+++ Raw data

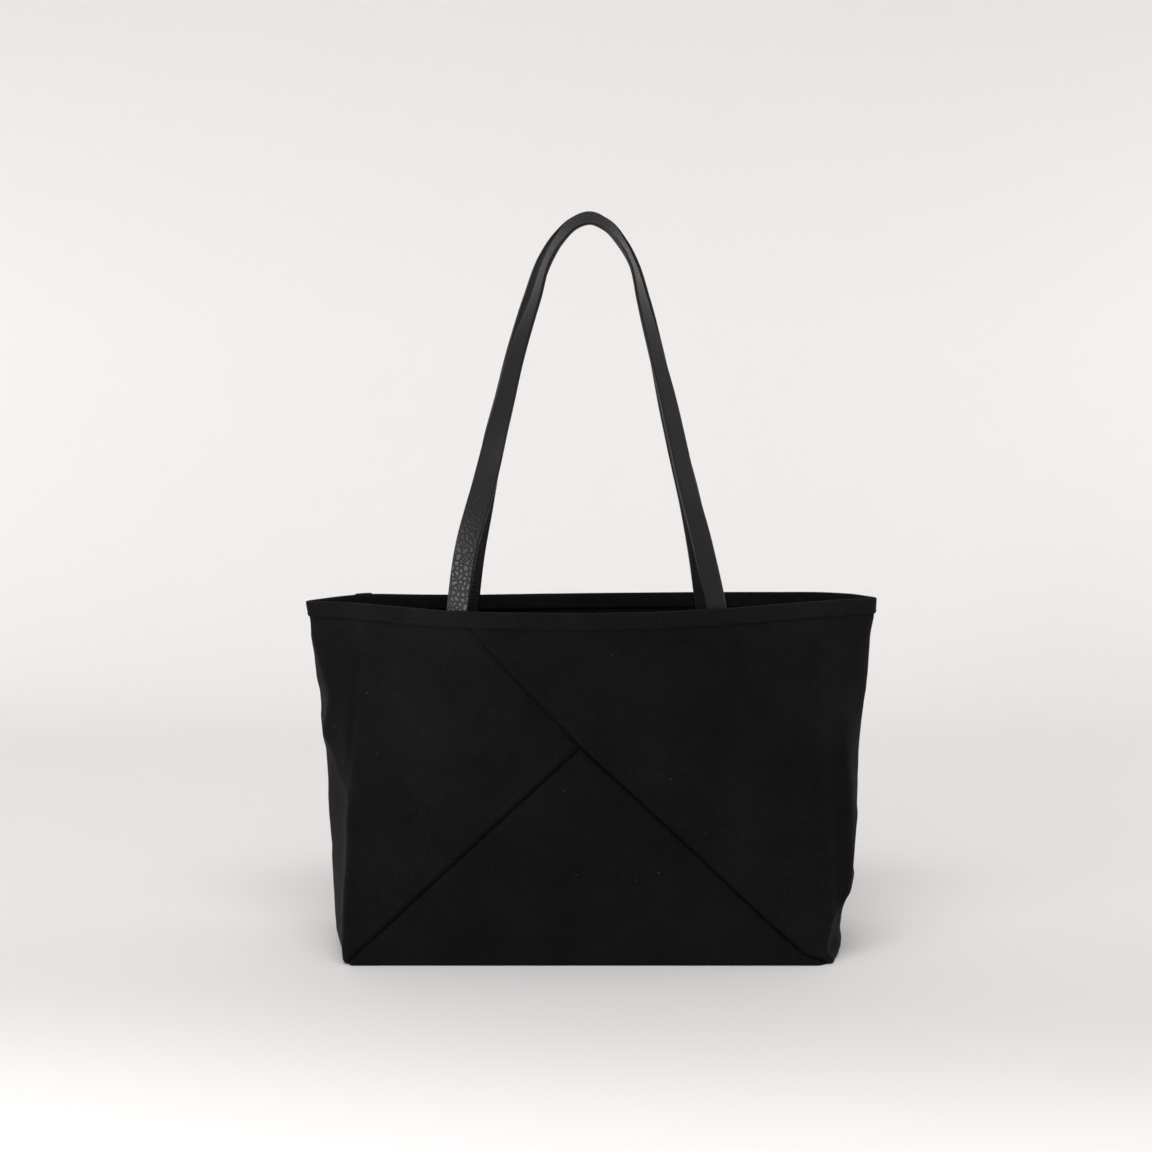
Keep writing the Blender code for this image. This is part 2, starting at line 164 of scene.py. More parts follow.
# Straps: the centre line as (x, z), with the twist in degrees, from the left sewn end to the right one
FRONT_STRAP = (
    (-0.109, 0.247, 24), (-0.105, 0.290, 24), (-0.098, 0.338, 17), (-0.083, 0.393, 11),
    (-0.071, 0.442, 32), (-0.0565, 0.499, 49), (-0.043, 0.539, 66), (-0.0325, 0.572, 72),
    (-0.0228, 0.5885, 68), (-0.011, 0.6013, 60), (0.0016, 0.6053, 56), (0.0140, 0.6000, 62),
    (0.0262, 0.5862, 72), (0.0350, 0.5695, 76), (0.0435, 0.539, 66), (0.0540, 0.499, 54),
    (0.0680, 0.442, 43), (0.079, 0.393, 40), (0.093, 0.338, 33), (0.1035, 0.290, 30),
    (0.107, 0.247, 30),
)
BACK_STRAP = (
    (-0.107, 0.247, 6), (-0.103, 0.290, 6), (-0.098, 0.330, 5), (-0.092, 0.362, 8),
    (-0.081, 0.420, 25), (-0.0715, 0.458, 38), (-0.0605, 0.500, 46), (-0.0475, 0.5415, 52),
    (-0.0350, 0.5745, 58), (-0.0238, 0.5915, 64), (-0.011, 0.6033, 68), (0.0016, 0.6070, 71),
    (0.0148, 0.602, 70), (0.0285, 0.587, 72), (0.0385, 0.5700, 74), (0.0475, 0.5415, 66),
    (0.0573, 0.500, 56), (0.067, 0.458, 46), (0.0766, 0.420, 36), (0.091, 0.362, 10),
    (0.097, 0.330, 0), (0.1026, 0.290, -4), (0.1066, 0.247, -4),
)
STRAP_ROWS = 560
STRAP_WIDTH = 0.0195
STRAP_THICKNESS = 0.0025
STRAP_GAP = 0.0002
STRAP_APEX_Y = 0.0090
STRAP_RIPPLE = 0.0006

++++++

## Exercise objective:
Write out the entire listing exactly.

## Answer to the problem:
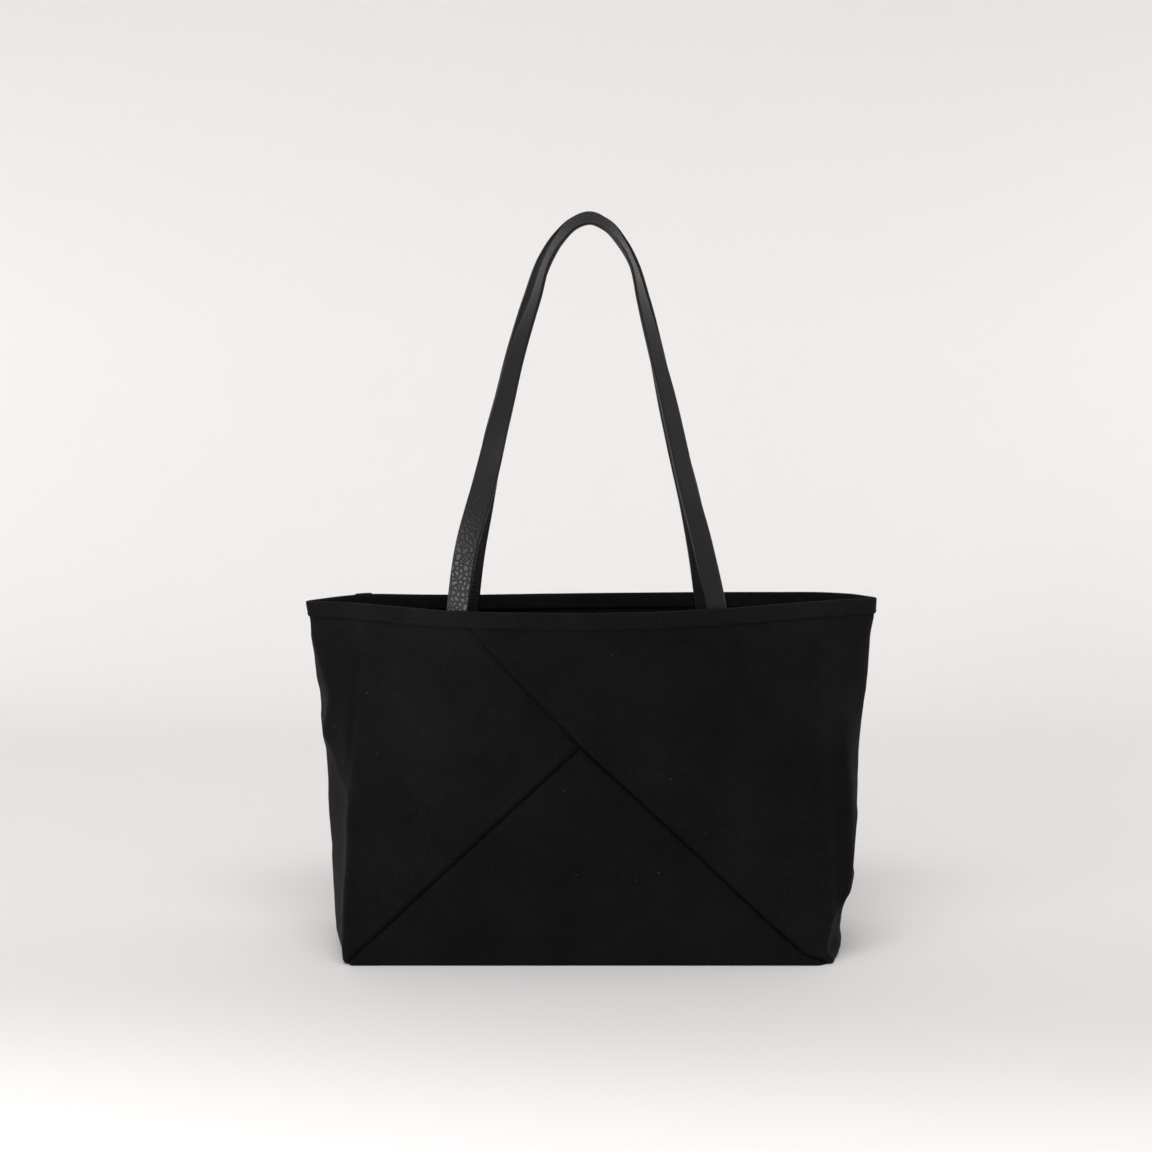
Keep writing the Blender code for this image. This is part 2, starting at line 164 of scene.py. More parts follow.
# Straps: the centre line as (x, z), with the twist in degrees, from the left sewn end to the right one
FRONT_STRAP = (
    (-0.109, 0.247, 24), (-0.105, 0.290, 24), (-0.098, 0.338, 17), (-0.083, 0.393, 11),
    (-0.071, 0.442, 32), (-0.0565, 0.499, 49), (-0.043, 0.539, 66), (-0.0325, 0.572, 72),
    (-0.0228, 0.5885, 68), (-0.011, 0.6013, 60), (0.0016, 0.6053, 56), (0.0140, 0.6000, 62),
    (0.0262, 0.5862, 72), (0.0350, 0.5695, 76), (0.0435, 0.539, 66), (0.0540, 0.499, 54),
    (0.0680, 0.442, 43), (0.079, 0.393, 40), (0.093, 0.338, 33), (0.1035, 0.290, 30),
    (0.107, 0.247, 30),
)
BACK_STRAP = (
    (-0.107, 0.247, 6), (-0.103, 0.290, 6), (-0.098, 0.330, 5), (-0.092, 0.362, 8),
    (-0.081, 0.420, 25), (-0.0715, 0.458, 38), (-0.0605, 0.500, 46), (-0.0475, 0.5415, 52),
    (-0.0350, 0.5745, 58), (-0.0238, 0.5915, 64), (-0.011, 0.6033, 68), (0.0016, 0.6070, 71),
    (0.0148, 0.602, 70), (0.0285, 0.587, 72), (0.0385, 0.5700, 74), (0.0475, 0.5415, 66),
    (0.0573, 0.500, 56), (0.067, 0.458, 46), (0.0766, 0.420, 36), (0.091, 0.362, 10),
    (0.097, 0.330, 0), (0.1026, 0.290, -4), (0.1066, 0.247, -4),
)
STRAP_ROWS = 560
STRAP_WIDTH = 0.0195
STRAP_THICKNESS = 0.0025
STRAP_GAP = 0.0002
STRAP_APEX_Y = 0.0090
STRAP_RIPPLE = 0.0006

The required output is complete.